23La plus extrême modestie s’accompagne donc de la plus grande des ambitions. Aussi convient-il de terminer cette analyse en revenant sur ce qui paraît l’aspect le plus classique et apparemment traditionnel du travail de Vincent Tholomé : le livre, l’imprimé.
24L’analyse conjointe de Vincent Tholomé poète sonore et Vincent Tholomé poète visuel aboutit à une manière de paradoxe. Le travail de l’auteur est, dans les deux cas, nettement moderne, voire expérimental, mais l’esprit de l’écriture varie fortement. L’usage de la typographie, rhétorique et non-rhétorique confondues, est très voulu, aussi bien dans ce que fait Vincent Tholomé que dans ce qu’il s’abstient de faire, et se laisse aisément interpréter comme un effort pour renforcer l’impact de certains aspects du texte. Les performances laissent davantage de place au hasard et à l’improvisation, qui ont fini par pénétrer l’ensemble des textes de l’auteur. À première vue, on pourrait donc avoir l’impression que le livre, en dépit de sa typographie à la fois simple et savante mais novatrice, représente le pôle traditionnel de l’œuvre, tandis que les lectures publiques seraient plutôt du côté de l’expérimentation pure. Une telle lecture est d’autant plus pensable, pour ne pas dire plausible, qu’elle ne fait que confirmer le stéréotype tenace qui associe imprimé et contrainte, d’une part, et parole et liberté, d’autre part. Elle est pourtant fausse dans la mesure où livres et paroles ne constituent pas deux versants d’une œuvre qui se développe par plusieurs supports, en différents médias. L’écrit et la lecture sont au contraire une seule et même œuvre, devenue « différentielle », dont il importe de faire sens des divers aspects les uns par rapport aux autres. Même en l’absence de réalisation sonore, il faut prendre connaissance des livres de Vincent Tholomé en songeant au flux sonore qu’ils sont capables de produire. Même à défaut de version imprimée, il faut imaginer les performances orales et sonores ou bruitistes à la lumière de la publication qui pourrait s’en faire.
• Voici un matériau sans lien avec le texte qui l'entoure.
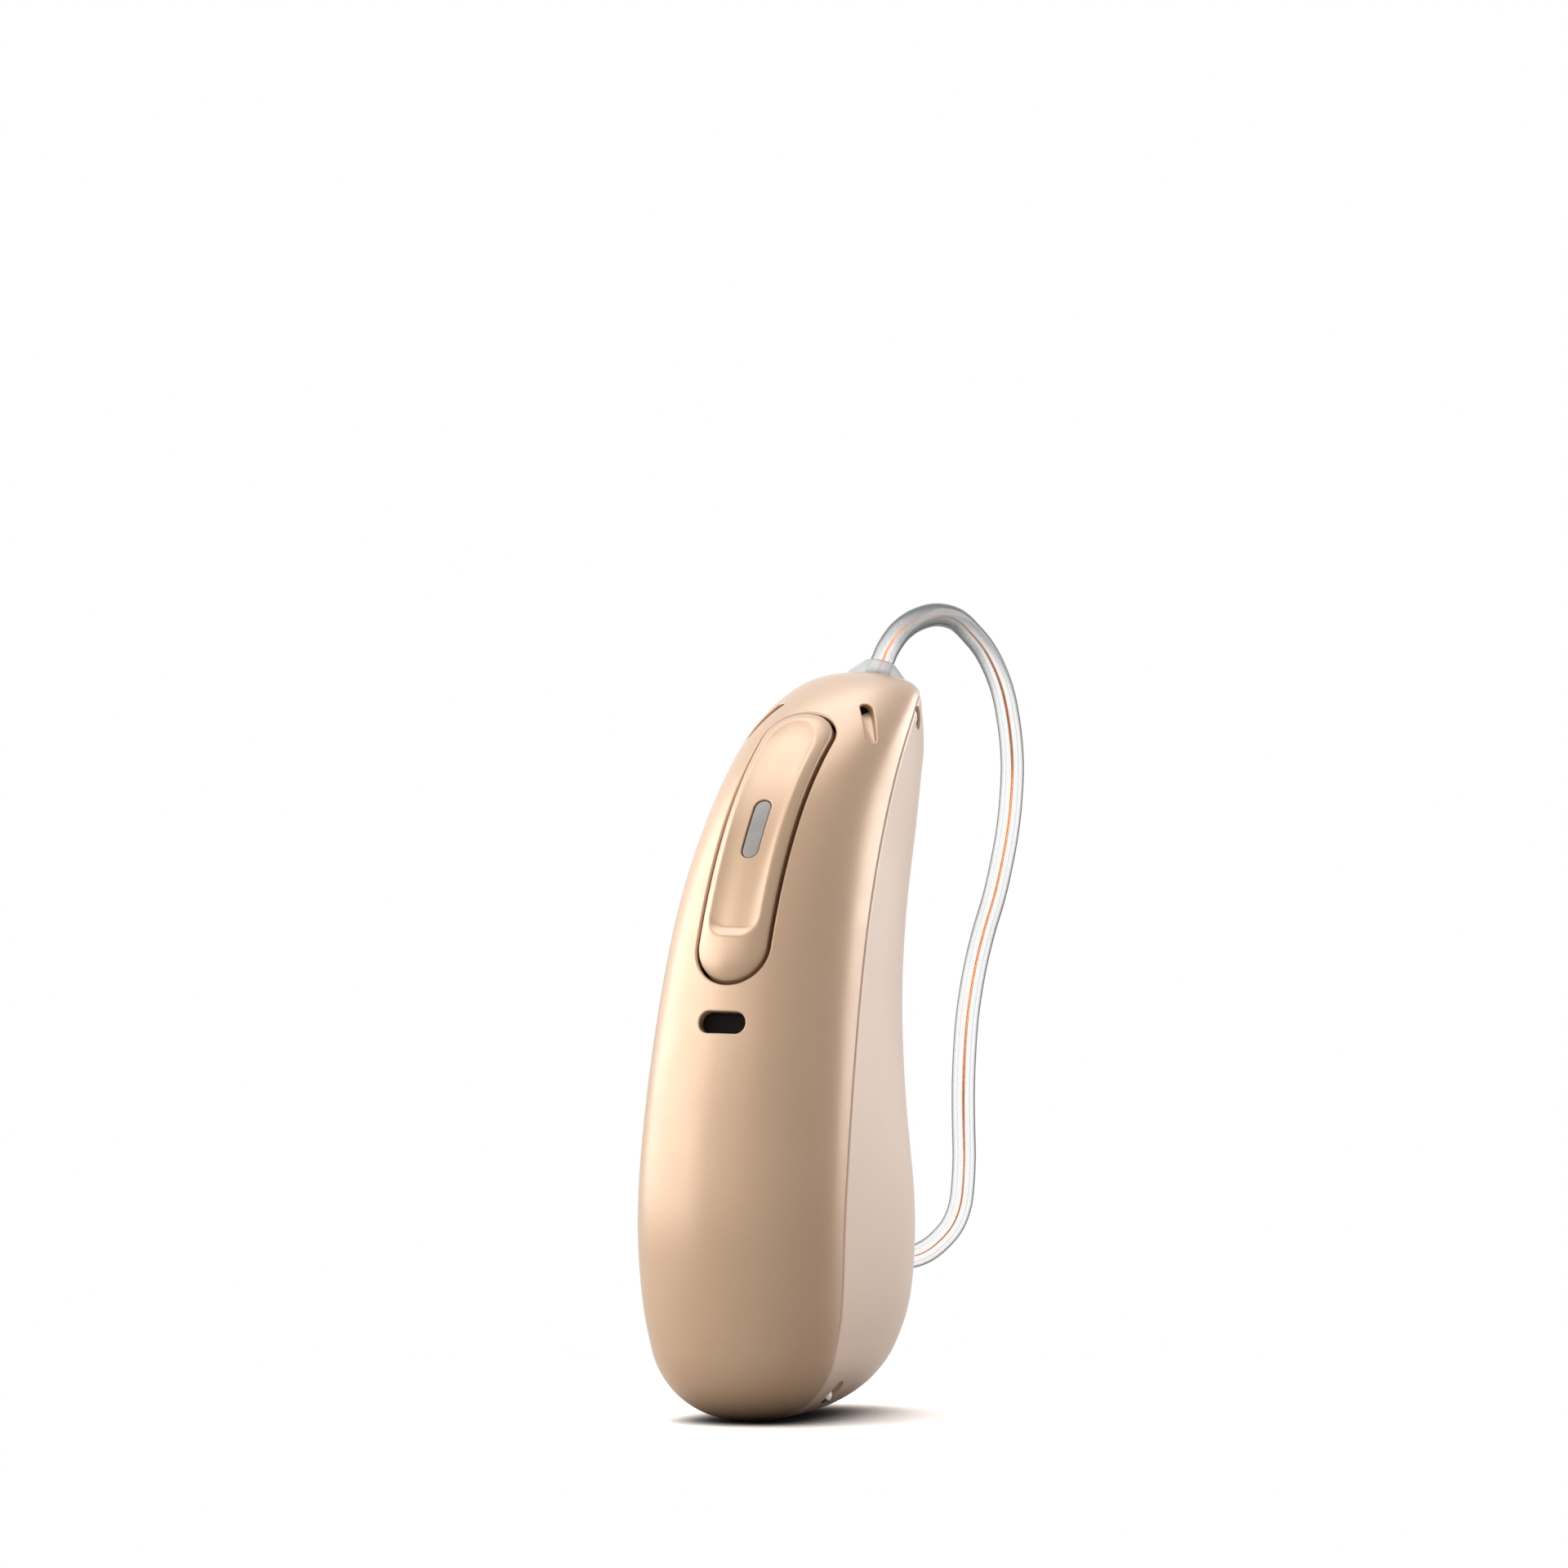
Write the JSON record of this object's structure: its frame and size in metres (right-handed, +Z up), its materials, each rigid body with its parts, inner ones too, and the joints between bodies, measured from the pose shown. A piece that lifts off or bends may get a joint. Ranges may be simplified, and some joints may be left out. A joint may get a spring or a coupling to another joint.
{
  "type": "behind-the-ear hearing aid",
  "caption": "Behind-the-ear hearing aid: slim curved housing with a rocker button, a clear preformed tube that arches over, and a receiver with a soft dome for the ear canal",
  "frame": {"origin": "lowest point of the housing, in its middle plane", "axes": "+Z up along the housing, -Y out of the spine that carries the button, +Y towards the head side and the tube, -X towards the ear canal and the soft dome"},
  "size_m": [0.0189, 0.0303, 0.0329],
  "materials": {
    "beige_lacquer": "satin pearl lacquer on moulded plastic",
    "side_lacquer": "satin pearl lacquer, lighter and pinker",
    "seal_rubber": "matt",
    "window": "grey translucent",
    "steel": "fine satin",
    "receiver_metal": "satin",
    "black_plastic": "matt",
    "board": "solder mask over glass fibre",
    "lamp": "clear over pale phosphor",
    "chip": "matt moulding",
    "copper": "copper, bare or enamelled",
    "screen": "fine woven mesh",
    "foam": "closed foam",
    "ferrite": "dark, dull",
    "clear_plug": "clear, slightly milky",
    "clear_tube": "clear, glossy",
    "gold": "gold plated",
    "soft_clear": "soft, milky",
    "white_plastic": "matt"
  },
  "bodies": {
    "housing": {"spine_cover": "beige_lacquer", "inner_shell": "side_lacquer", "seam_seals": "seal_rubber", "rocker_pins": "steel", "switch_bodies": "black_plastic", "switch_domes": "steel", "switch_board": "board", "status_led": "lamp", "chassis": "black_plastic", "main_board": "board", "sound_processor": "chip", "radio_chip": "chip", "power_chip": "chip", "antenna": "copper", "front_microphone": "steel", "rear_microphone": "steel", "microphone_gaskets": "seal_rubber", "inlet_screens": "screen", "battery_cell": "steel", "battery_tabs": "steel", "battery_pad": "foam", "charging_coil": "copper", "ferrite_sheet": "ferrite", "receiver_pin": "steel", "housing_pin": "steel", "tube_plug": "clear_plug", "plug_contacts": "gold", "plug_socket": "black_plastic", "cable_tube": "clear_tube", "cable_wires": "copper", "receiver_boot": "soft_clear", "receiver_case": "receiver_metal", "receiver_driver": "receiver_metal", "receiver_spout": "receiver_metal", "wax_guard": "white_plastic"},
    "rocker": {"rocker_button": "beige_lacquer", "indicator_window": "window"},
    "ear_tip": {"ear_dome": "soft_clear"}
  },
  "joints": [
    {"name": "rocker_tilt", "type": "hinge", "parent": "housing", "child": "rocker", "pos_m": [0, 0.00216, 0.02363], "axis": [1, 0, 0], "range_deg": [-2, 2], "stiffness_Nm_per_rad": 0.1},
    {"name": "dome_pull", "type": "slide", "parent": "housing", "child": "ear_tip", "axis": [-1, 0, 0], "range_m": [0, 0.0024]}
  ]
}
Ni les jeux hyperconstruits de la typographie, ni l’abandon à l’improvisation corporelle la plus inattendue ne représentent des facettes autonomes du travail de Vincent Tholomé, qu’il importe avant tout de concevoir et de vivre les unes par rapport aux autres, et ce dans une simultanéité et une équivalence absolues. Chez Vincent Tholomé, si tout existe en plusieurs versions, il n’est plus possible de distinguer entre un avant et un après, un centre et une périphérie, un état fixe et un état mobile d’une création en métamorphose constante.